En 2 316 vers (plus de 7 000 avec le second tome) répartis en sizains, Martín Fierro, traduit en près de 50 langues, conte – ou plutôt chante – l’épopée mélancolique d’un gaucho de la première moitié du XIXe siècle, ballotté entre la liberté du vacher nomade de l’immense et rude pampa, et les injustices et discriminations, notamment envers son ascendance de sang-mêlé. Rebelle, rétif à l’autorité, à l’avancée de la ville et des clôtures, chapardeur de bétail ou bagarreur à ses heures, mais aussi courageux, fidèle en amitié, «le gaucho devint un emblème populaire, une espèce de « vengeur rebelle » dans l’imagination du bas peuple, avec des dizaines d’histoires de gauchos, dévorées par les classes populaires», retrace Ezequiel Adamovsky, historien à l’Institut national de recherche Conicet.

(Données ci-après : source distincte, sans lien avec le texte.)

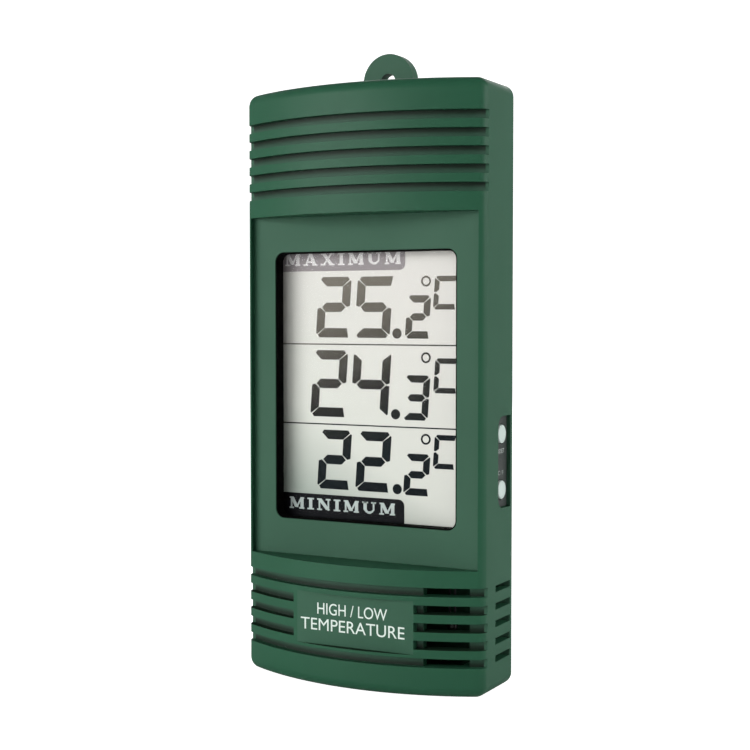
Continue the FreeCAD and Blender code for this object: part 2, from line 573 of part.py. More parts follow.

Plus tard, sous l’impulsion d’une droite nationaliste, Martín Fierro se vit consacré «poème national» (1913), et son personnage statufié en figure patriotique, compagnon des luttes militaires de la jeune nation. Un comble pour le gaucho déserteur du poème de José Hernandez. Rentré dans le rang, et «blanchi» au passage, à une époque – au début du XXsiècle – où «les élites de la nation proposaient la vision si saugrenue, mais qui perdure, d’une Argentine blanche et « européenne »», relève Adamovsky, auteur de l’essai Le Gaucho indomptable : l’emblème impossible d’une nation déchirée.

« On a ça dans le sang »

Tour à tour anarchistes (pour le rejet de l’autorité), communistes (pour la lutte des classes), péronistes (pour l’appui des travailleurs ruraux) et donc nationalistes, revendiquèrent au fil de l’histoire l’âme du gaucho, une lutte qui d’une certaine manière continue, rappelle l’historien. Mais toujours avec une touche rebelle : en 2017, le roman Les Aventures de China Iron, de Gabriela Cabezon Camara, revisite avec humour le mythe de Martín Fierro, du point de vue de sa femme, délaissée, et qui part à la découverte de l’immensité du pays, avec une amie qui devient son amante.

Un emblème populaire, une espèce de « vengeur rebelle » dans l’imagination du bas peuple, avec des dizaines d’histoires (…) dévorées par les classes populaires

«Le gaucho, l’homme des champs, continue et continuera d’exister, et s’il utilise la voiture, beaucoup se fait encore à cheval. Notre pays est immense, avec ses reliefs et végétations. Trop d’endroits où les voitures ne pénètrent pas», souligne Victoria Sforzini, directrice du Patrimoine à San Antonio de Areco. Qui donc est le gaucho de 2022? Les cavaliers des spectacles d’«estancias» pour «excursion touristique à la journée»? Les plus de 350 000 travailleurs ruraux affiliés (trois fois plus de non affiliés) pour lesquels le syndicat Uatre vient d’arracher 70 % d’augmentation, à 100 000 modestes pesos par mois (615 dollars)? Ou peut-être ceux, comme Julio Casaretto, fils et petit-fils de gaucho, maçon en banlieue, mais qui continue le week-end d’aller monter avec sa fillette, car «même si tous les champs reculent, même si tout se perd un peu, on a ça dans le sang»?

À moins que ce soit un peu tout le monde, via l’expression de «gauchada», passée dans le langage courant, pour illustrer un geste solidaire, une aide désintéressée, un coup de main vital. Dont l’Argentine du XXIe siècle, qui va de crise en crise socioéconomiques, ne saurait vraiment se passer.